Mais la vague révolutionnaire gagna d’autres pays, et notamment les empires centraux (Allemagne et Autriche-Hongrie) et le premier résultat international de la révolution d’Octobre fut qu’il a été mis fin à la boucherie qu’était la 1ère guerre mondiale qui aurait certainement encore duré des années sans la révolution d’Octobre.
La plus grande réalisation humaine de l’histoire allait donner un tournant décisif et dominer tout le 20ème siècle. Des millions de travailleurs, dans les pays dominants comme dans les colonies, allaient se saisir de la victoire d’octobre et menacer l’ordre capitaliste.

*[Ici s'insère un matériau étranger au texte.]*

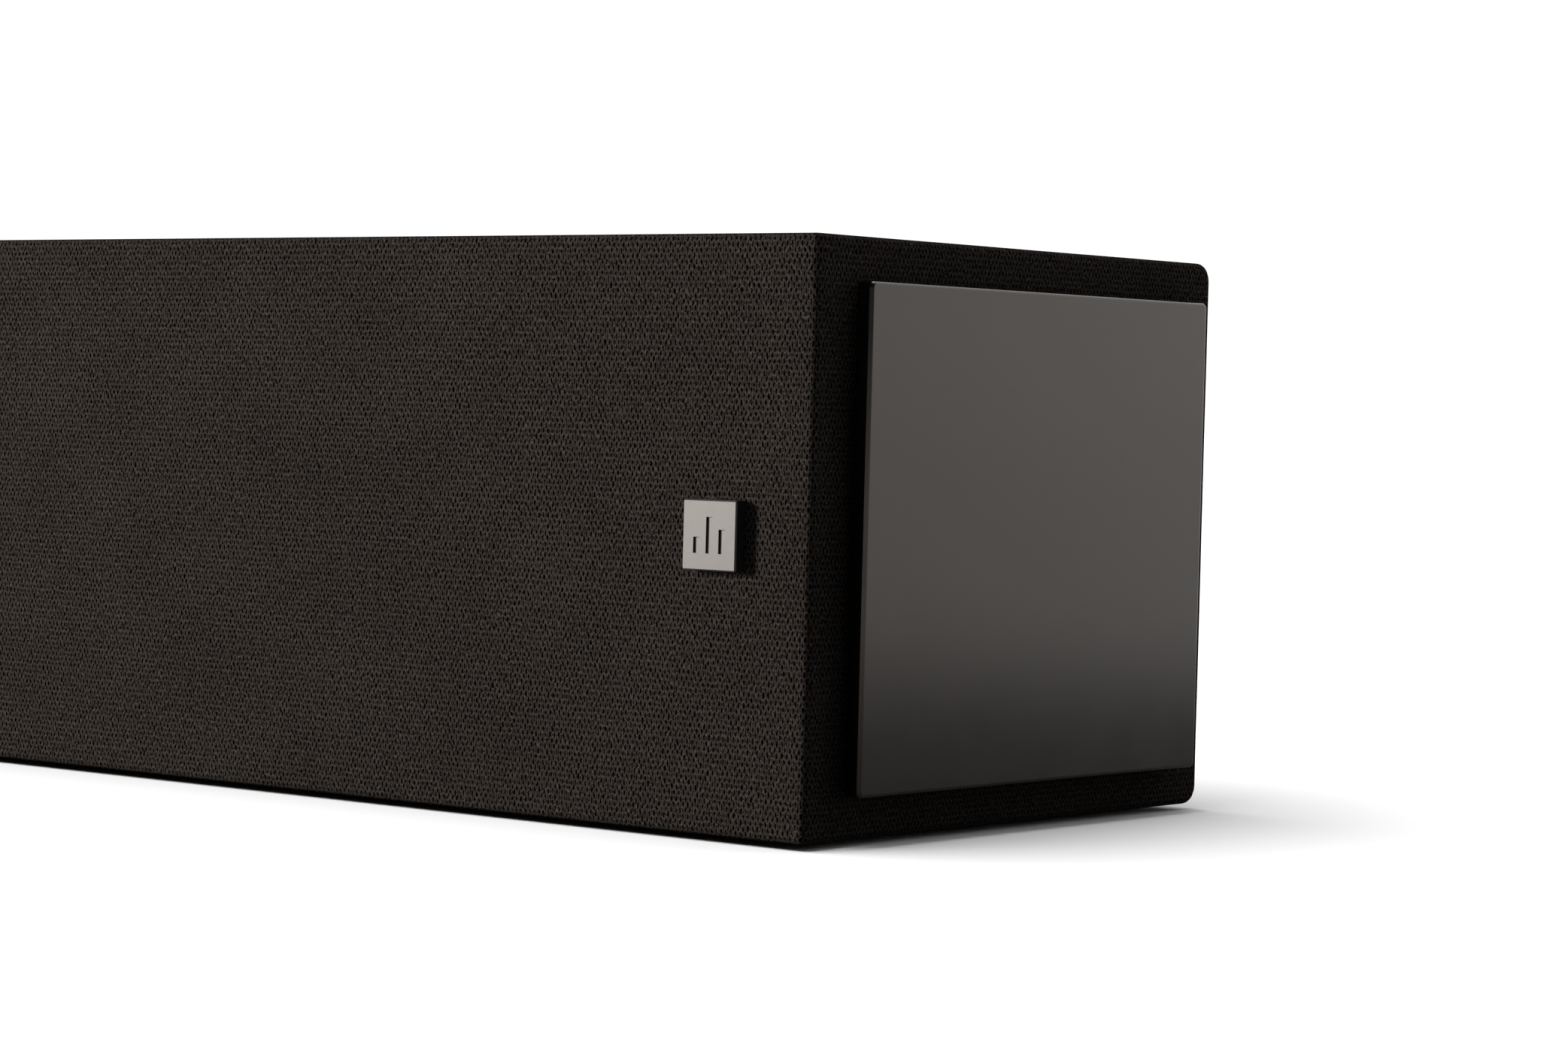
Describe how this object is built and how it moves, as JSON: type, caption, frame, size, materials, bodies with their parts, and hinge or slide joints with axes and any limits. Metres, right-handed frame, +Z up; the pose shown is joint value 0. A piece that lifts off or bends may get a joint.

La mise en place, dans la 2ème partie des années 20, du pouvoir dictatorial de Staline et la bureaucratisation croissante de l’Union soviétique sous sa politique est constamment utilisée aujourd’hui pour dénigrer la révolution d’octobre. C’est évidemment en mettant de côté que les principaux acteurs de la révolution, à commencer par son principal dirigeant, Trotsky, ont justement mené une opposition farouche contre Staline. C’est également en mettant de côté que l’ensemble des pays qui ont vu une période révolutionnaire à la même époque et où les « socialistes » réformistes ont réussi à empêcher que la révolution socialiste triomphe, se sont transformés en pays fascistes : Italie, Allemagne, Espagne, Roumanie… pour aboutir à la terrible 2nde guerre mondiale.

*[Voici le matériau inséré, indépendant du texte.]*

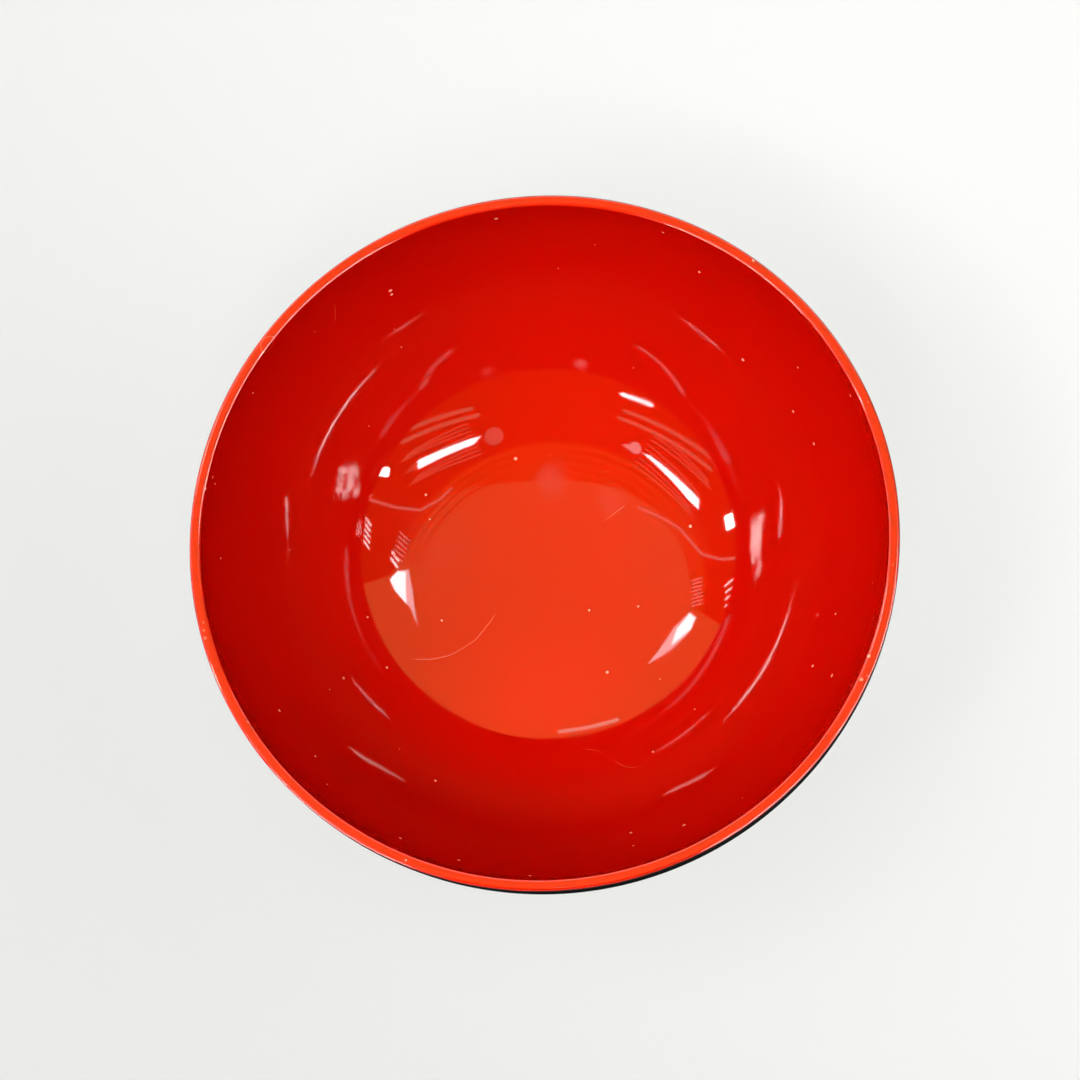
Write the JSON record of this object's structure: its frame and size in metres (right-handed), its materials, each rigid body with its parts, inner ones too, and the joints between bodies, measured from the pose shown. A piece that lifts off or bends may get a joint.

Le principal dirigeant de la révolution d’Octobre, Trotsky, a montré dans son œuvre magistrale, la Révolution Trahie, quelles sont les bases réelles de la bureaucratie stalinienne. Il a continué inlassablement à défendre les acquis de la révolution d’octobre tout en appelant à ce que les masses se soulèvent contre cette même bureaucratie et que soit repris le chemin vers le socialisme en Union soviétique et dans le monde.